▶
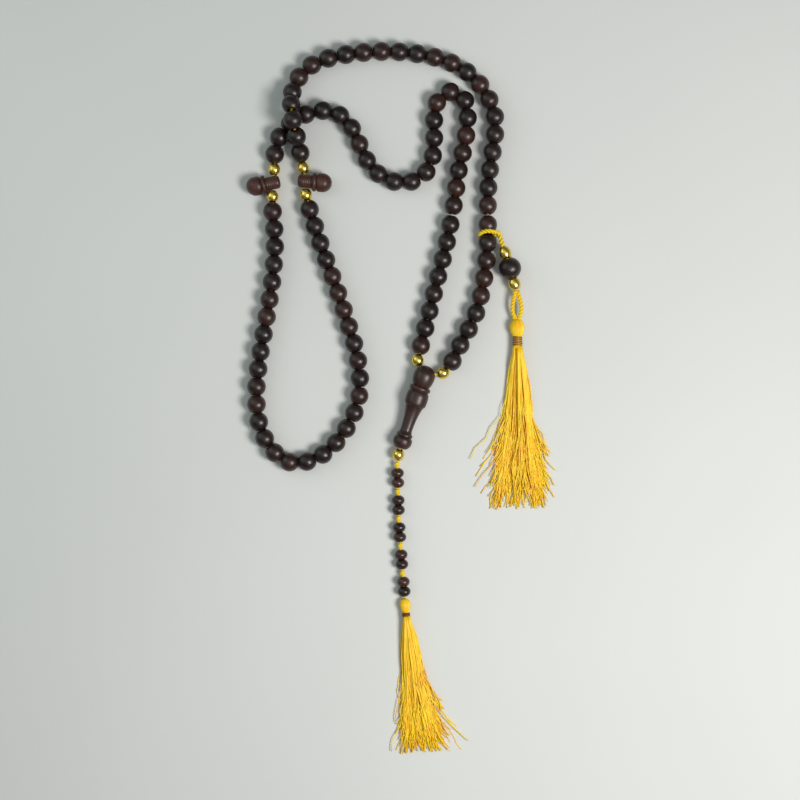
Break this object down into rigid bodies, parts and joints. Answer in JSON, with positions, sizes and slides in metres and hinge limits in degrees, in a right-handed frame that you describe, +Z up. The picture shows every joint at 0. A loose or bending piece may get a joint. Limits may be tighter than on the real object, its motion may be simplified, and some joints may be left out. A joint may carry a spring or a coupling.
{
  "type": "misbaha prayer beads",
  "caption": "Misbaha of dark wooden beads with two knobbed dividers, gold accent beads, a turned imame, counter beads, silk tassels and a clip-on marker, lying flat.",
  "frame": {"origin": "on the table under the middle of the bounding box", "axes": "+Z up from the table, +Y from the tail tassel towards the top of the loop, +X to the side the marker hangs on"},
  "size_m": [0.13, 0.302, 0.0165],
  "materials": {
    "dark_wood": "satin",
    "red_wood": "matte",
    "imame_wood": "satin",
    "gold": "polished",
    "yellow_cord": "matte",
    "yellow_silk": "satin",
    "copper_thread": "satin"
  },
  "bodies": {
    "strand": {"cord_inner": "yellow_cord", "cord_outer": "yellow_cord", "inner_beads_1": "dark_wood", "inner_beads_2": "dark_wood", "inner_beads_3": "dark_wood", "inner_beads_4": "dark_wood", "inner_beads_5": "dark_wood", "outer_beads_1": "dark_wood", "outer_beads_2": "dark_wood", "outer_beads_3": "dark_wood", "outer_beads_4": "dark_wood"},
    "middle_loop": {"middle_beads_1": "dark_wood", "middle_beads_2": "dark_wood", "middle_beads_3": "dark_wood", "middle_beads_4": "dark_wood", "middle_beads_5": "dark_wood", "middle_beads_6": "dark_wood", "cord_middle": "yellow_cord"},
    "imame_loop": {"inner_beads_6": "dark_wood", "inner_beads_7": "dark_wood", "outer_beads_5": "dark_wood", "outer_beads_6": "dark_wood", "cord_inner_fold": "yellow_cord", "cord_outer_fold": "yellow_cord", "marker_ring": "yellow_cord"},
    "divider_left": {"divider_left": "red_wood"},
    "divider_right": {"divider_right": "red_wood"},
    "imame": {"imame": "imame_wood", "imame_cord": "yellow_cord", "cord_imame_to_tail": "yellow_cord"},
    "tail": {"tail_cord": "yellow_cord"},
    "counter_1": {"counter_1": "red_wood"},
    "counter_2": {"counter_2": "red_wood"},
    "counter_3": {"counter_3": "red_wood"},
    "counter_4": {"counter_4": "red_wood"},
    "counter_5": {"counter_5": "red_wood"},
    "counter_6": {"counter_6": "red_wood"},
    "counter_7": {"counter_7": "red_wood"},
    "counter_8": {"counter_8": "red_wood"},
    "counter_9": {"counter_9": "red_wood"},
    "counter_10": {"counter_10": "red_wood"},
    "tail_tassel": {"tail_tassel_head": "yellow_silk", "tail_tassel_binding": "copper_thread", "tail_tassel_skirt": "yellow_silk"},
    "marker": {"marker_rope": "yellow_cord"},
    "marker_beads": {"gold_marker_upper": "gold", "marker_bead": "dark_wood", "gold_marker_lower": "gold"},
    "marker_tassel": {"marker_eye": "yellow_cord", "marker_tassel_head": "yellow_silk", "marker_tassel_binding": "copper_thread", "marker_tassel_skirt": "yellow_silk"},
    "gold_left_upper": {"gold_left_upper": "gold"},
    "gold_right_upper": {"gold_right_upper": "gold"},
    "gold_left_lower": {"gold_left_lower": "gold"},
    "gold_right_lower": {"gold_right_lower": "gold"},
    "gold_left_imame": {"gold_left_imame": "gold"},
    "gold_right_imame": {"gold_right_imame": "gold"},
    "gold_tail": {"gold_tail": "gold"}
  },
  "joints": [
    {"name": "middle_loop_fold", "type": "hinge", "parent": "strand", "child": "middle_loop", "pos_m": [-0.05372, 0.08585, 0.00407], "axis": [-0.9987, -0.0506, 0], "range_deg": [0, 95]},
    {"name": "imame_loop_fold", "type": "hinge", "parent": "strand", "child": "imame_loop", "pos_m": [0.02263, 0.08197, 0.00407], "axis": [-1, -0.0045, 0], "range_deg": [0, 90]},
    {"name": "divider_left_turn", "type": "hinge", "parent": "strand", "child": "divider_left", "pos_m": [-0.05362, 0.09155, 0.00407], "axis": [-0.1014, -0.9949, 0], "range_deg": [-55, 0]},
    {"name": "divider_right_turn", "type": "hinge", "parent": "strand", "child": "divider_right", "pos_m": [-0.04002, 0.09225, 0.00407], "axis": [-0.1396, 0.9902, 0], "range_deg": [-90, 0]},
    {"name": "imame_fold", "type": "hinge", "parent": "imame_loop", "child": "imame", "pos_m": [0.00747, 0.01679, 0.00407], "axis": [-0.8917, 0.4525, 0], "range_deg": [0, 90]},
    {"name": "tail_swing", "type": "hinge", "parent": "imame", "child": "tail", "pos_m": [-0.00071, -0.02308, 0.00384], "axis": [0, 0, 1], "range_deg": [-25, 25]},
    {"name": "tail_tassel_swing", "type": "hinge", "parent": "tail", "child": "tail_tassel", "pos_m": [0.00197, -0.08377, 0.00281], "axis": [0, 0, 1], "range_deg": [-20, 20]},
    {"name": "counter_1_slide", "type": "slide", "parent": "tail", "child": "counter_1", "axis": [-0.0562, 0.9958, 0.0716], "range_m": [0, 0.0004]},
    {"name": "counter_2_slide", "type": "slide", "parent": "tail", "child": "counter_2", "axis": [-0.0222, 0.9992, 0.0324], "range_m": [-0.0004, 0]},
    {"name": "counter_3_slide", "type": "slide", "parent": "tail", "child": "counter_3", "axis": [-0.0208, 0.9997, -0.0084], "range_m": [0, 0.0004]},
    {"name": "counter_4_slide", "type": "slide", "parent": "tail", "child": "counter_4", "axis": [-0.0296, 0.9995, -0.0097], "range_m": [-0.0004, 0]},
    {"name": "counter_5_slide", "type": "slide", "parent": "tail", "child": "counter_5", "axis": [-0.0588, 0.9983, 0], "range_m": [0, 0.0004]},
    {"name": "counter_6_slide", "type": "slide", "parent": "tail", "child": "counter_6", "axis": [-0.0699, 0.9976, 0], "range_m": [-0.0004, 0]},
    {"name": "counter_7_slide", "type": "slide", "parent": "tail", "child": "counter_7", "axis": [-0.0748, 0.9972, 0], "range_m": [0, 0.0004]},
    {"name": "counter_8_slide", "type": "slide", "parent": "tail", "child": "counter_8", "axis": [-0.0794, 0.9968, 0], "range_m": [-0.0004, 0]},
    {"name": "counter_9_slide", "type": "slide", "parent": "tail", "child": "counter_9", "axis": [-0.0846, 0.9964, 0], "range_m": [0, 0.0004]},
    {"name": "counter_10_slide", "type": "slide", "parent": "tail", "child": "counter_10", "axis": [-0.0854, 0.9963, 0], "range_m": [-0.0004, 0]},
    {"name": "marker_swing", "type": "hinge", "parent": "imame_loop", "child": "marker", "pos_m": [0.04202, 0.06932, 0.00407], "axis": [0, 0, 1], "range_deg": [-4, 40]},
    {"name": "marker_beads_slide", "type": "slide", "parent": "marker", "child": "marker_beads", "axis": [-0.2924, 0.9563, 0], "range_m": [0, 0.002]},
    {"name": "marker_tassel_swing", "type": "hinge", "parent": "marker", "child": "marker_tassel", "pos_m": [0.04907, 0.04627, 0.00487], "axis": [0, 0, 1], "range_deg": [-12, 12]},
    {"name": "gold_left_upper_turn", "type": "hinge", "parent": "strand", "child": "gold_left_upper", "pos_m": [-0.05303, 0.09721, 0.00407], "axis": [0.0884, 0.9961, 0], "continuous": true},
    {"name": "gold_right_upper_turn", "type": "hinge", "parent": "strand", "child": "gold_right_upper", "pos_m": [-0.04081, 0.09789, 0.00407], "axis": [-0.1596, 0.9872, 0], "continuous": true},
    {"name": "gold_left_lower_turn", "type": "hinge", "parent": "strand", "child": "gold_left_lower", "pos_m": [-0.05372, 0.08585, 0.00407], "axis": [-0.0102, -0.9999, 0], "continuous": true},
    {"name": "gold_right_lower_turn", "type": "hinge", "parent": "strand", "child": "gold_right_lower", "pos_m": [-0.03967, 0.08656, 0.00407], "axis": [-0.1204, 0.9927, 0], "continuous": true},
    {"name": "gold_left_imame_turn", "type": "hinge", "parent": "imame_loop", "child": "gold_left_imame", "pos_m": [0.00747, 0.01679, 0.00407], "axis": [0.0797, -0.9968, 0], "continuous": true},
    {"name": "gold_right_imame_turn", "type": "hinge", "parent": "imame_loop", "child": "gold_right_imame", "pos_m": [0.01818, 0.01136, 0.00407], "axis": [-0.8555, -0.5178, 0], "continuous": true},
    {"name": "gold_tail_turn", "type": "hinge", "parent": "imame", "child": "gold_tail", "pos_m": [-0.00071, -0.02308, 0.00384], "axis": [-0.2428, -0.9578, -0.1538], "continuous": true}
  ]
}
◀
• The task: Find all lines where the word "bodies" appears. Copy them.

• Response:
Break this object down into rigid bodies, parts and joints. Answer in JSON, with positions, sizes and slides in metres and hinge limits in degrees, in a right-handed frame that you describe, +Z up. The picture shows every joint at 0. A loose or bending piece may get a joint. Limits may be tighter than on the real object, its motion may be simplified, and some joints may be left out. A joint may carry a spring or a coupling.
  "bodies": {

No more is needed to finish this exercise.